>> Begin Recorded data

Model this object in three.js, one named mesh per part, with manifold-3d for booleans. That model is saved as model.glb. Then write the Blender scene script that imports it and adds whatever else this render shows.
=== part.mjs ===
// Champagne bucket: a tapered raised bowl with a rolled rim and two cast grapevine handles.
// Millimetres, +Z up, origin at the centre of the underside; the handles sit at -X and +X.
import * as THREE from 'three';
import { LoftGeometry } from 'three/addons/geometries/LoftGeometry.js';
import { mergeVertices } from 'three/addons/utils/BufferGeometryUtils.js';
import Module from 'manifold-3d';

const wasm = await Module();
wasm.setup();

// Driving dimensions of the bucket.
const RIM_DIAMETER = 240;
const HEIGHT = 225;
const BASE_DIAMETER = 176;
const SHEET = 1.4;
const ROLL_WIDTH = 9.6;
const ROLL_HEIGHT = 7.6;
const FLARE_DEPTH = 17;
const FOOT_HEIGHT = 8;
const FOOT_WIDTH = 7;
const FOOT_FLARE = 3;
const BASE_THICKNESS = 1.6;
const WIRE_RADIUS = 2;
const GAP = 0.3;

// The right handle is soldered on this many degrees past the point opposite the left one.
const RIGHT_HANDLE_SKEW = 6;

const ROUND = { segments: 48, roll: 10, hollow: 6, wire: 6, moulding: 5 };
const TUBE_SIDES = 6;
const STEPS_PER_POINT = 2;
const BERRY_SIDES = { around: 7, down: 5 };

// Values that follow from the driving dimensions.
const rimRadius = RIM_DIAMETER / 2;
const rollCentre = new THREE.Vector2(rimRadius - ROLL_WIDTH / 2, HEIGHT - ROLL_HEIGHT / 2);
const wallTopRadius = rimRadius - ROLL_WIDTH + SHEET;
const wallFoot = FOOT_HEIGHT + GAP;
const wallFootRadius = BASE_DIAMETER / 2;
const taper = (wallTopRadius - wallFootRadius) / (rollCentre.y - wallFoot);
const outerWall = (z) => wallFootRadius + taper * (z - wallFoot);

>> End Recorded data

# [Directions]
Repeat back the data above, exact to the last character.

# [Correct response]
Model this object in three.js, one named mesh per part, with manifold-3d for booleans. That model is saved as model.glb. Then write the Blender scene script that imports it and adds whatever else this render shows.
=== part.mjs ===
// Champagne bucket: a tapered raised bowl with a rolled rim and two cast grapevine handles.
// Millimetres, +Z up, origin at the centre of the underside; the handles sit at -X and +X.
import * as THREE from 'three';
import { LoftGeometry } from 'three/addons/geometries/LoftGeometry.js';
import { mergeVertices } from 'three/addons/utils/BufferGeometryUtils.js';
import Module from 'manifold-3d';

const wasm = await Module();
wasm.setup();

// Driving dimensions of the bucket.
const RIM_DIAMETER = 240;
const HEIGHT = 225;
const BASE_DIAMETER = 176;
const SHEET = 1.4;
const ROLL_WIDTH = 9.6;
const ROLL_HEIGHT = 7.6;
const FLARE_DEPTH = 17;
const FOOT_HEIGHT = 8;
const FOOT_WIDTH = 7;
const FOOT_FLARE = 3;
const BASE_THICKNESS = 1.6;
const WIRE_RADIUS = 2;
const GAP = 0.3;

// The right handle is soldered on this many degrees past the point opposite the left one.
const RIGHT_HANDLE_SKEW = 6;

const ROUND = { segments: 48, roll: 10, hollow: 6, wire: 6, moulding: 5 };
const TUBE_SIDES = 6;
const STEPS_PER_POINT = 2;
const BERRY_SIDES = { around: 7, down: 5 };

// Values that follow from the driving dimensions.
const rimRadius = RIM_DIAMETER / 2;
const rollCentre = new THREE.Vector2(rimRadius - ROLL_WIDTH / 2, HEIGHT - ROLL_HEIGHT / 2);
const wallTopRadius = rimRadius - ROLL_WIDTH + SHEET;
const wallFoot = FOOT_HEIGHT + GAP;
const wallFootRadius = BASE_DIAMETER / 2;
const taper = (wallTopRadius - wallFootRadius) / (rollCentre.y - wallFoot);
const outerWall = (z) => wallFootRadius + taper * (z - wallFoot);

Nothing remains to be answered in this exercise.